Very high hours — say upwards of 500 per year or 2,000 total — usually indicate that the boat has been used by a guide or in some other kind of commercial service. Again, that doesn’t have to be a deal breaker, but it does warrant more investigation. With heavy use, you’ll certainly want to see evidence of good maintenance and any repairs.

Because there are so many other variables, it’s difficult to say how many total hours is “too many.” Despite the fact that guide and commercial engines regularly run for 4,000+ hours, 2,000 hours is probably a more reasonable estimate of life expectancy for a well-maintained outboard engine in typical recreational use. 

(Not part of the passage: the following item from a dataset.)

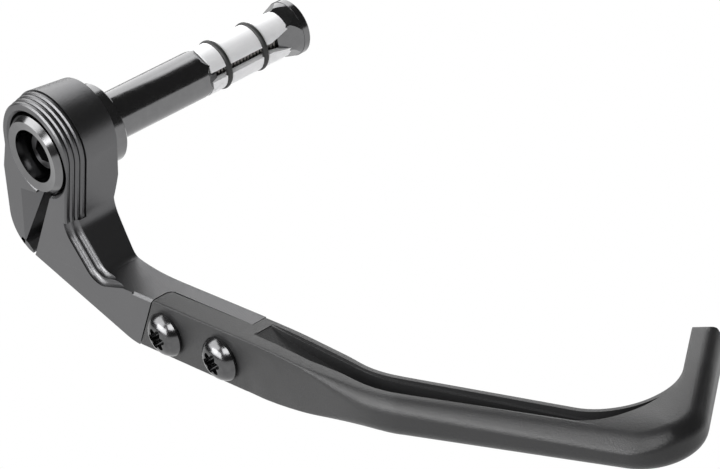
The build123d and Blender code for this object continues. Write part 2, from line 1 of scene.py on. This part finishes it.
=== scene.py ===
import bmesh
import bpy
import math
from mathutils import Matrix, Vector


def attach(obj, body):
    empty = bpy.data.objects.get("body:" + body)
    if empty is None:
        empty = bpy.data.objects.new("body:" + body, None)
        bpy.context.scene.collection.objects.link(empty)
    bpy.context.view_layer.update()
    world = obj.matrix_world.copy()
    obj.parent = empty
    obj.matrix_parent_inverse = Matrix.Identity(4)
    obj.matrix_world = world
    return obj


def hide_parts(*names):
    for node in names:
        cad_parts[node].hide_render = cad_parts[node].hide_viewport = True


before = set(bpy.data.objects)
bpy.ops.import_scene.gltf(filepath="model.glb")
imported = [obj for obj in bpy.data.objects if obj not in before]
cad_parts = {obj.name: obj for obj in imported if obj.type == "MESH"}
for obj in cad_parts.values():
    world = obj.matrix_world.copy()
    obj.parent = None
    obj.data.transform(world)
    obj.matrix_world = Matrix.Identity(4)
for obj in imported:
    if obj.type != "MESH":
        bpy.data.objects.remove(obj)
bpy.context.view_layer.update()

# Bracket: the clamp head and its arm are one piece of black anodised aluminium, milled from plate.
# The broad faces are bead blasted to an even satin, and the top of the arm keeps the fine lines that
# the cutter left.


class Value:
    """A socket of a node, with arithmetic written as in a formula."""

    def __init__(self, nodes, socket):
        self.nodes = nodes
        self.socket = socket

    def join(self, operation, *terms):
        return self.nodes.node("ShaderNodeMath", {"operation": operation}, terms)

    def __add__(self, other):
        return self.join("ADD", self, other)

    def __radd__(self, other):
        return self.join("ADD", other, self)

    def __mul__(self, other):
        return self.join("MULTIPLY", self, other)

    def __rmul__(self, other):
        return self.join("MULTIPLY", other, self)

    def near(self, target, reach):
        """1 where the value is within reach of the target, and 0 elsewhere."""
        return self.join("COMPARE", self, target, reach)

    def sine(self):
        return self.join("SINE", self)


class Nodes:
    """The nodes of a material or of the world."""

    def __init__(self, owner):
        owner.use_nodes = True
        self.tree = owner.node_tree

    def feed(self, value, socket):
        if isinstance(value, Value):
            self.tree.links.new(value.socket, socket)
        else:
            socket.default_value = value

    def node(self, kind, settings=None, sockets=(), output=0):
        """One node: its settings come first, then the values or links of its sockets."""
        made = self.tree.nodes.new(kind)
        for key, value in (settings or {}).items():
            setattr(made, key, value)
        for key, value in sockets.items() if isinstance(sockets, dict) else enumerate(sockets):
            self.feed(value, made.inputs[key])
        return Value(self, made.outputs[output])


class Finish(Nodes):
    """A material with one surface shader. Its first colour and roughness are plain ones."""

    def __init__(self, name, colour, roughness, metallic=0.0, specular=0.5):
        self.material = bpy.data.materials.new(name)
        super().__init__(self.material)
        self.surface = self.tree.nodes["Principled BSDF"]
        self.set("Base Color", (*colour, 1.0))
        self.set("Roughness", roughness)
        self.set("Metallic", metallic)
        self.set("Specular IOR Level", specular)

    def set(self, socket, value):
        self.feed(value, self.surface.inputs[socket])

    def place(self):
        """Object coordinates, in metres."""
        return self.node("ShaderNodeTexCoord", output="Object")

    def along(self, axis):
        """One of the object coordinates: X along the blade, Y along the bar, Z upwards."""
        return self.node("ShaderNodeSeparateXYZ", None, [self.place()], output=axis)

    def noise(self, scale, detail=2.0, roughness=0.5, stretch=(1.0, 1.0, 1.0)):
        place = self.node("ShaderNodeMapping", None, {"Vector": self.place(), "Scale": stretch})
        sockets = {"Vector": place, "Scale": scale, "Detail": detail, "Roughness": roughness}
        return self.node("ShaderNodeTexNoise", None, sockets)

    def mix(self, share, first, second):
        """A colour between two. Socket 0 is the share, 6 and 7 are the colours, and output 2 is new."""
        sockets = {0: share, 6: (*first, 1.0), 7: (*second, 1.0)}
        return self.node("ShaderNodeMix", {"data_type": "RGBA"}, sockets, output=2)

    def relief(self, height, strength, distance):
        """Small relief on the surface, from a height of about 0 to 1."""
        sockets = {"Strength": strength, "Distance": distance, "Height": height}
        self.set("Normal", self.node("ShaderNodeBump", None, sockets))

    def cover(self, node):
        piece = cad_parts[node]
        piece.data.materials.clear()
        piece.data.materials.append(self.material)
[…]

Finally, most modern engines can be connected to diagnostic software to generate a report of how many hours they’ve been operated at various RPM ranges. All else being equal, a 500-hour engine that has spent 70% of its hours below 2,000 RPM, most of the rest cruising between 3,000 and 4,000 RPM, and only a few in excess of 5,000 RPM likely has more life left than the same engine that has spent much of its time running around at 5,000+ RPM.

If you’re concerned about high hours, try to obtain a report to learn more about how the engine has been used. Likewise, if hours seem unrealistically low, get a report to make sure the hour meter is correct.

5. Gear Lube

You can learn a lot simply by looking at the lower unit gear lube on an outboard or sterndrive, which you can easily extract a small sample of. Make sure the seller is okay with it, then, with the engine tilted all the way down, slightly crack the lower drain plug screw on the lower unit and then the upper plug to let a small amount of lube drain into a cup or dish.

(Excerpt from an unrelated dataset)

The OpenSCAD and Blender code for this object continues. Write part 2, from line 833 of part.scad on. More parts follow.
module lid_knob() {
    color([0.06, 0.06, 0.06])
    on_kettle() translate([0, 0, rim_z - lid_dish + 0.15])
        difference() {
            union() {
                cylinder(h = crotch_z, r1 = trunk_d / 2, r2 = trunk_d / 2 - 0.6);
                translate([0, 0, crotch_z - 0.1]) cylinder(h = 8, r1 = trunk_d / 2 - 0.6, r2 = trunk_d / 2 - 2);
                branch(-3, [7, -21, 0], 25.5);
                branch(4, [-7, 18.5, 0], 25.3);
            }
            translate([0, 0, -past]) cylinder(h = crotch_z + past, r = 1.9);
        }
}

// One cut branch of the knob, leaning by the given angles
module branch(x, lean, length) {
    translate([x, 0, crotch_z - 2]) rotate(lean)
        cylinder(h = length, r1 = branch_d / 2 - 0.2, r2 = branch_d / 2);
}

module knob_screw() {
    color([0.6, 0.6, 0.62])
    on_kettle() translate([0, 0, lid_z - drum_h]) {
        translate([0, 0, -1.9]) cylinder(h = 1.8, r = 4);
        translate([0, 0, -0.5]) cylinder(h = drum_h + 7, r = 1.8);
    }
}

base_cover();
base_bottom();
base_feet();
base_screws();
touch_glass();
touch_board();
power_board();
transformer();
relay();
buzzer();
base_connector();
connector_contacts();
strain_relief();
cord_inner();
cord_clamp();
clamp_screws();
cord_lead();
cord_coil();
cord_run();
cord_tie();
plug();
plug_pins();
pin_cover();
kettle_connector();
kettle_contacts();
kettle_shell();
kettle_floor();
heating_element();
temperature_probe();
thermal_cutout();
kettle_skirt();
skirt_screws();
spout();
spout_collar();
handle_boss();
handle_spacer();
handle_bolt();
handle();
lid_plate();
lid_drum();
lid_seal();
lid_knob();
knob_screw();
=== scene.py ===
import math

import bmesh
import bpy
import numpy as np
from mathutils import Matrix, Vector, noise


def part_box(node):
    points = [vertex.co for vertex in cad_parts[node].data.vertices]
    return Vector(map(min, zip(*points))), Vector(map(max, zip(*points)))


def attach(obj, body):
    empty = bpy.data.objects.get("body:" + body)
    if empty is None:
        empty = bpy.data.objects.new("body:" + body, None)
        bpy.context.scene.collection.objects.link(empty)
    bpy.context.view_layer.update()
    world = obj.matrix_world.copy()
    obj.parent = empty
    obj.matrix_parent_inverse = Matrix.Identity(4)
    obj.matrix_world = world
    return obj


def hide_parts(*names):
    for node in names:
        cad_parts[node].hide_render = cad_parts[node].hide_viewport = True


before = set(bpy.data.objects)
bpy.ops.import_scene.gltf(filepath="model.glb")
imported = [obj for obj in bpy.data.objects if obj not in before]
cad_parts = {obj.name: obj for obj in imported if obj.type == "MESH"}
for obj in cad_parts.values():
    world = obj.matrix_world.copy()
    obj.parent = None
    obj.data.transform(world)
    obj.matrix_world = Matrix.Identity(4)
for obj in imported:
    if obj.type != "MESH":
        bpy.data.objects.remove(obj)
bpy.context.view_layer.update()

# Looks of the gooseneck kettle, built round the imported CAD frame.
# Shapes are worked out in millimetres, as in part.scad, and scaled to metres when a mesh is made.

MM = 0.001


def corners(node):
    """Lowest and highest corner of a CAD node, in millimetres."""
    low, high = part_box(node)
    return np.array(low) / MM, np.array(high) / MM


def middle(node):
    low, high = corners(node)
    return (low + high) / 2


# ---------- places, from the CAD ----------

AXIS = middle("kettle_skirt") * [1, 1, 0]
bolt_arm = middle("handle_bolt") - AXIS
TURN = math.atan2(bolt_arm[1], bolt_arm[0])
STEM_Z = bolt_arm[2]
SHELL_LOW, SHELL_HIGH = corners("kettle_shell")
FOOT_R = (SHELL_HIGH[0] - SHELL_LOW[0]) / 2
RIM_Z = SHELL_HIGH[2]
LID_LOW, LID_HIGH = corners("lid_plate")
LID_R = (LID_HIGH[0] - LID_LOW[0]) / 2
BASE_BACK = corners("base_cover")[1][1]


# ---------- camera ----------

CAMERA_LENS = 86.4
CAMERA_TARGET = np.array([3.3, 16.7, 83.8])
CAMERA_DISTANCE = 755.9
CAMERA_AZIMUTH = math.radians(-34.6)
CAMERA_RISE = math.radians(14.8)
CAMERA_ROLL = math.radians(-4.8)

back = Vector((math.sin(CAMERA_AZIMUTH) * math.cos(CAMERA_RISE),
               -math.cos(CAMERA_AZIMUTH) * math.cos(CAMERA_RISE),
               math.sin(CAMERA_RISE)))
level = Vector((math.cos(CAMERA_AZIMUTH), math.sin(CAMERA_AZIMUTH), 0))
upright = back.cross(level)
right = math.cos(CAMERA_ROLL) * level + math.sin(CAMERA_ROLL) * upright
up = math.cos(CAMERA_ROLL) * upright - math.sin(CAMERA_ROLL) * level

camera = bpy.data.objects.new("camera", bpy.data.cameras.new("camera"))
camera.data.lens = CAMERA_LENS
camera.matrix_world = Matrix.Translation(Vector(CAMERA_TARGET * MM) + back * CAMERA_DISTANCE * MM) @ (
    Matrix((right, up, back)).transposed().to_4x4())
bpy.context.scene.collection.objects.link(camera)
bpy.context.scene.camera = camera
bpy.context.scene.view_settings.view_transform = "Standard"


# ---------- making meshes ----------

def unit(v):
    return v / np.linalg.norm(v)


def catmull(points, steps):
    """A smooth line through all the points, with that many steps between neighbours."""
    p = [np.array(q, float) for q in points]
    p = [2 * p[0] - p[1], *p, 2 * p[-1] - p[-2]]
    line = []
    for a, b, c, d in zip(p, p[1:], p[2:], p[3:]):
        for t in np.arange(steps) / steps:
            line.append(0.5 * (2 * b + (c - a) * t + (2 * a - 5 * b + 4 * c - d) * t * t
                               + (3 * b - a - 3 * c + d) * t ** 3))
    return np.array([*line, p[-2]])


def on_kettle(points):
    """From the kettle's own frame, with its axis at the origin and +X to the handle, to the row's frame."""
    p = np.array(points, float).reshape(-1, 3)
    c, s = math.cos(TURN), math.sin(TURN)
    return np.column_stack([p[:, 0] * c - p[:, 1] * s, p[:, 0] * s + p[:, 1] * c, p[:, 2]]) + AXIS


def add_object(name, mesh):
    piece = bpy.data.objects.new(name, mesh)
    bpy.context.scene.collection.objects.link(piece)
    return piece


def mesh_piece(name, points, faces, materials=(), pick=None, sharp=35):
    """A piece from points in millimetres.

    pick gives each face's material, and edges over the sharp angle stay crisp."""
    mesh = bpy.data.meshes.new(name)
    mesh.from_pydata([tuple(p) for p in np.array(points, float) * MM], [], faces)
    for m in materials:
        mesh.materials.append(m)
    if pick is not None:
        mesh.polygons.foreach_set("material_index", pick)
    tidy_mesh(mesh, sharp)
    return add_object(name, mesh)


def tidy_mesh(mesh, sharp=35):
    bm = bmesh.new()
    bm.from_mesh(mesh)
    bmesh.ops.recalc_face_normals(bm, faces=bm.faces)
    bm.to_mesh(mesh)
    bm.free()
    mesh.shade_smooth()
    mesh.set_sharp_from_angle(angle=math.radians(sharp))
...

Lower unit gear oil should be a uniform translucent or opaque dark brown or black. A burnt smell is typical. A few small metal shavings in the sample are also not something to worry about. Rather, what you’re looking for is lighter colors. Any sort of milky gray, light brown, yellow or whitish coloration indicates that water has mixed with the oil, usually from a bad seal on the propshaft or elsewhere. This shouldn’t necessarily be a deal-breaker — it could be from something as minor as a leaky drain plug — but it should certainly be positively diagnosed by a professional.